Much of what is classified as domestic spending is not for social needs like health, education and transportation, but for surveillance and repression, or operations in support of the military and US foreign policy. This includes $61 billion for the Department of Homeland Security (up 5 percent), $152 billion for “Military Construction and Veterans’ Affairs,” up a whopping 20 percent, $60 billion for the State Department (up 6 percent), and $39 billion for the Department of Justice, which includes the FBI and other federal police operations.

There are also sizeable sums that go directly into the coffers of major corporations and banks, including funds for the departments of Agriculture, Commerce, Energy and Treasury.

The proportion of the budget devoted to activities which could conceivably benefit working people is well under 20 percent.

Even this spending is largely offset by provisions that will lead to further reductions in social benefits. The omnibus legislation allows states to begin kicking people off Medicaid, the joint federal-state health insurance program for the poor, as early as next April, when states can begin reviewing eligibility of recipients.

Eligibility has been frozen since the onset of the COVID-19 pandemic, but Republican-run state governments have been demanding the restoration of their power to exclude recipients from benefits based on more draconian eligibility requirements or direct funding cuts.

Despite much rhetoric to the contrary from Sanders and others, the Democratic negotiators dropped a proposal to restore the child tax credit to the levels that prevailed in 2020–2021 as part of pandemic relief. This expired in January 2022 and will not be revived because of opposition by Republicans and some right-wing Democrats such as Joe Manchin of West Virginia.

The bill would expand contributions to 401(k) plans (private retirement funds) by requiring most employers to enroll employees automatically and by providing a 50 percent federal match for the first $2,000 in contributions. This will have the effect of directing even more of workers’ earnings into the Wall Street casino, providing a new source of funding for the financial markets.

As the only legislative vehicle assured of escaping a Republican filibuster, the omnibus bill included not only the appropriations for every federal department and agency through September 30, 2023, but many other bills on issues entirely unrelated to the financing of the federal government.
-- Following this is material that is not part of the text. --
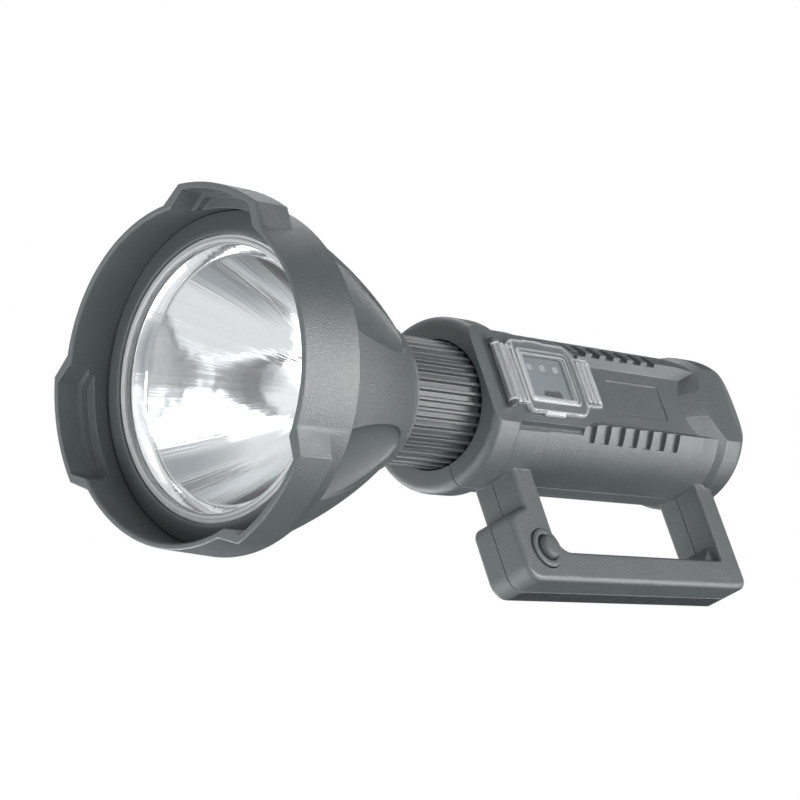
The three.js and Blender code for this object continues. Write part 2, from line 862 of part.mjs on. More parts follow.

The most important was a revision of the 1887 Electoral Act, the law regulating the certification of electoral votes cast in a presidential election, which was distorted by lawyers for Donald Trump to provide a legal cover for overturning his 2020 defeat.

The bill states explicitly that the vice president has only a ceremonial role in the congressional certification of electoral votes, and may not interfere by rejecting the electoral votes of any state. It also raises the number of legislators required to force a vote on certifying a state’s electors from one senator and one member of the House of Representatives to one-fifth of the members of each chamber. It also specifies that only one slate of electors, certified by the governor, shall be submitted from each state.

In an expression of the anti-China frenzy in Washington, another provision bans the Chinese-made TikTok application from all government cellphones, laptops and other electronic devices.

There are countless other special provisions inserted by senators and congressmen in response to appeals from corporate lobbyists, lubricated by lavish campaign contributions. These are small only in comparison to the $1.7 trillion total, but highly valuable to the corporate interests that promoted them.

Boeing, for example, was reprieved from a December 27 deadline to meet enhanced safety requirements on new models of its 737 MAX jets. The original model was grounded because of two disastrous crashes that killed 346 people.

Many more such provisions will be uncovered and made public as journalists and others investigate the 4,155 pages of the omnibus bill.